When a new home appliance or power tool is delivered, always make certain you read all instruction booklets and other accompanying literature carefully before putting the gadget to work for the first time. Fill out and mail whatever guarantee cards accompany the item, and, most important of all, be sure you file this literature in a safe place where it can be referred to later on whenever repairs are needed.
The booklet may tell you how to make some of the simpler repairs and adjustments yourself, and will give you serial numbers, model numbers and other pertinent data which you may need in the future when trouble occurs.
When oiling small motors and other delicate moving parts of appliances, most manufacturers recommend that only a few drops of light oil be applied. To simplify the task of measuring out the required amount, and to avoid dangerous over-oiling, apply the oil with an eyedropper so that the exact amount can be accurately measured.

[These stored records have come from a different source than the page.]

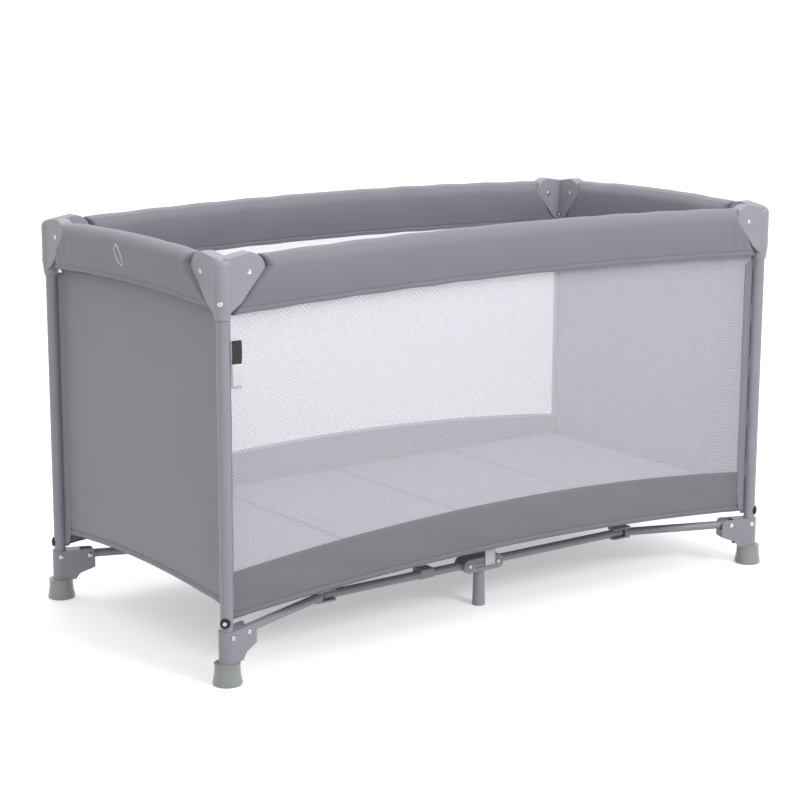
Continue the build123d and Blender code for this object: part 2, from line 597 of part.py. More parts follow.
to_end = Pos(-LEG_X, 0, 0) * Rot(Z=90)
end_rail = to_end * half_rail(LEG_Y, LATCH_PIN_SHORT)
end_latch = to_end * latch_housing(LATCH_PIN_SHORT)
end_button = to_end * latch_button()
end_sleeve = to_end * sleeve(LEG_Y, SLEEVE_DEEP_END, SLEEVE_RISE_END)
end_high = SLEEVE_TOP - SLEEVE_DEEP_END - WALL_SEAM
end_half = LEG_Y - WALL_INSET - WALL_T / 2 - CLOTH_GAP
end_wall = wall(end_half, WALL_LOW_END, WALL_ARCH_END, end_high, SLEEVE_RISE_END - WALL_SEAM)
end_wall = Pos(-LEG_X + WALL_INSET, 0, 0) * Rot(Z=90) * end_wall
for side, side_x in {"left": -1, "right": 1}.items():
    nodes[f"rail_{side}_front"] = to_corner(end_rail, side_x, -1)
    nodes[f"rail_{side}_back"] = to_corner(end_rail, side_x, 1)
    nodes[f"latch_{side}"] = to_corner(end_latch, side_x, -1)
    nodes[f"latch_button_{side}"] = to_corner(end_button, side_x, -1)
    nodes[f"sleeve_{side}"] = to_corner(end_sleeve, side_x, -1)
    nodes[f"wall_{side}"] = to_corner(end_wall, side_x, -1)

nodes["floor_cloth"] = floor_cloth()
nodes["mattress"] = mattress()

for name, shape in nodes.items():
    export_step(shape, f"parts/{name}.step")
print(len(nodes), "nodes written")
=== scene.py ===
from math import atan2, cos, exp, hypot, pi, radians, sin, sqrt, tan

import bmesh
import bpy
from mathutils import Matrix, Vector


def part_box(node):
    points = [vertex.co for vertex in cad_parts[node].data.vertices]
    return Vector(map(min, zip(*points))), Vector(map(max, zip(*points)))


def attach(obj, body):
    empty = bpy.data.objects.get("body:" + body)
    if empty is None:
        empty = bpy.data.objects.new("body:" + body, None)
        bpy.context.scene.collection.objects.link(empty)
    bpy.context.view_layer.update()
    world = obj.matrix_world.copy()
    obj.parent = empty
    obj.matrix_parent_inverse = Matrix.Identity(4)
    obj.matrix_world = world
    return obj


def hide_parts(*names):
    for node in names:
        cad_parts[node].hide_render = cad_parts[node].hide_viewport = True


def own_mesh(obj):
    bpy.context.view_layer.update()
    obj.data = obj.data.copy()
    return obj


# A folding travel cot: steel legs and hinged top rails in padded sleeves, net and cloth
# walls, a hinged base and a mattress in four panels. Lengths are in metres.
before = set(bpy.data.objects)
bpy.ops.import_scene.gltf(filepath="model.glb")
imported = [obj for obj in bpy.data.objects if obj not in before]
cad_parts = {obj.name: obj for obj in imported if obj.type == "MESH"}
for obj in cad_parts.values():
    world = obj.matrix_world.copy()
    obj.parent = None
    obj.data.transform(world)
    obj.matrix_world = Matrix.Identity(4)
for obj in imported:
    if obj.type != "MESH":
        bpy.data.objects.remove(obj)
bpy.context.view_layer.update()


# --- Camera: a long lens off the front left corner, a little above the top rails, ---
# turned down so that the whole cot stands in the frame.
look_turn, look_down, look_roll = radians(36.44), radians(12.05), radians(0.19)
camera_data = bpy.data.cameras.new("camera")
camera_data.lens = 93.6
camera = bpy.data.objects.new("camera", camera_data)
camera.matrix_world = (
    Matrix.Translation((-2.400, -3.199, 1.2194))
    @ Matrix.Rotation(-look_turn, 4, "Z")
    @ Matrix.Rotation(pi / 2 - look_down, 4, "X")
    @ Matrix.Rotation(look_roll, 4, "Z")
)
bpy.context.scene.collection.objects.link(camera)
bpy.context.scene.camera = camera


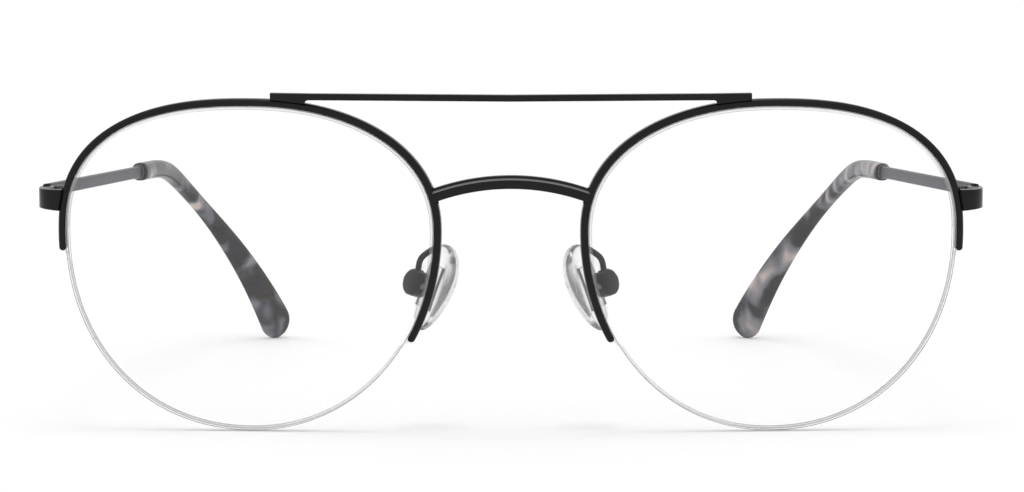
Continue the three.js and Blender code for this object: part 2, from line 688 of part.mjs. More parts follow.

Electric motors in appliances and workshop machines can have their efficiency cut considerably if heavy accumulations of dust or grit are allowed to accumulate on the inside around the windings, bearings or commutator. To prevent trouble before it happens, the homeowner should get in the habit of cleaning all motors thoroughly with a vacuum cleaner at least twice a year. Use the narrow crevice attachment to suck out dust and dirt where possible. Then use the blowing end to puff out the remainder. Needless to say, make certain the motor being cleaned is turned off before starting this job.
Preventing Motor Burn-Out
If a homeowner has trouble with motors on power tools or appliances burning out for no apparent reason - especially if several are plugged in on the same circuit - he should call a competent electrical contractor to check his wiring and to check the loads on each circuit. When circuits are overloaded, voltages delivered at the outlets will drop. Though this may not be severe enough to blow a fuse, if continued long enough it may eventually cause motors to burn out. The only sure cure lies in adding extra circuits, or in having a larger meter and fuse box installed.
To prevent electric power cords on portable appliances from twisting and kinking, home handymen can cover them with a spiral plastic cord wrapper of the type that is sold in many hardware and home-furnishing stores for use on telephone cords. These are installed by simply twisting in place around the outside of the cord.
To keep plastic electric plugs on appliances from cracking when they are accidentally banged or crushed, wrap them with one or two layers of plastic or rubber tape, particularly if the appliance is to be used around the garage or workshop. This method can also be used to make an emergency repair on one of these plugs after the damage has been done. However, replace it with a new plug as soon as possible.
When making repairs on small appliances, screws, gears and other miniature parts are often easily misplaced. Eliminate this problem by folding up a small tray of white cardboard or aluminum foil. The light-colored material will make parts easier to spot, and the lip that is folded around the edge will prevent the parts from accidentally rolling away.
When the finish on a kitchen appliance becomes scratched or nicked so that the bare metal underneath is exposed, it should be touched up as quickly as possible to prevent rusting. Special touch-up materials are sold in most paint, hardware and appliance stores, or you can use any good grade of enamel in a matching color.
In an emergency even a little clear fingernail polish could be used to protect the metal till a permanent repair can be made. Apply the touch-up with a small cotton swab wrapped around a toothpick, and build up in layers if necessary to fill in a deep scratch.
Take care of your appliances in the ways mentioned above, and they should give you years of good service. It's worth taking the time and making the effort.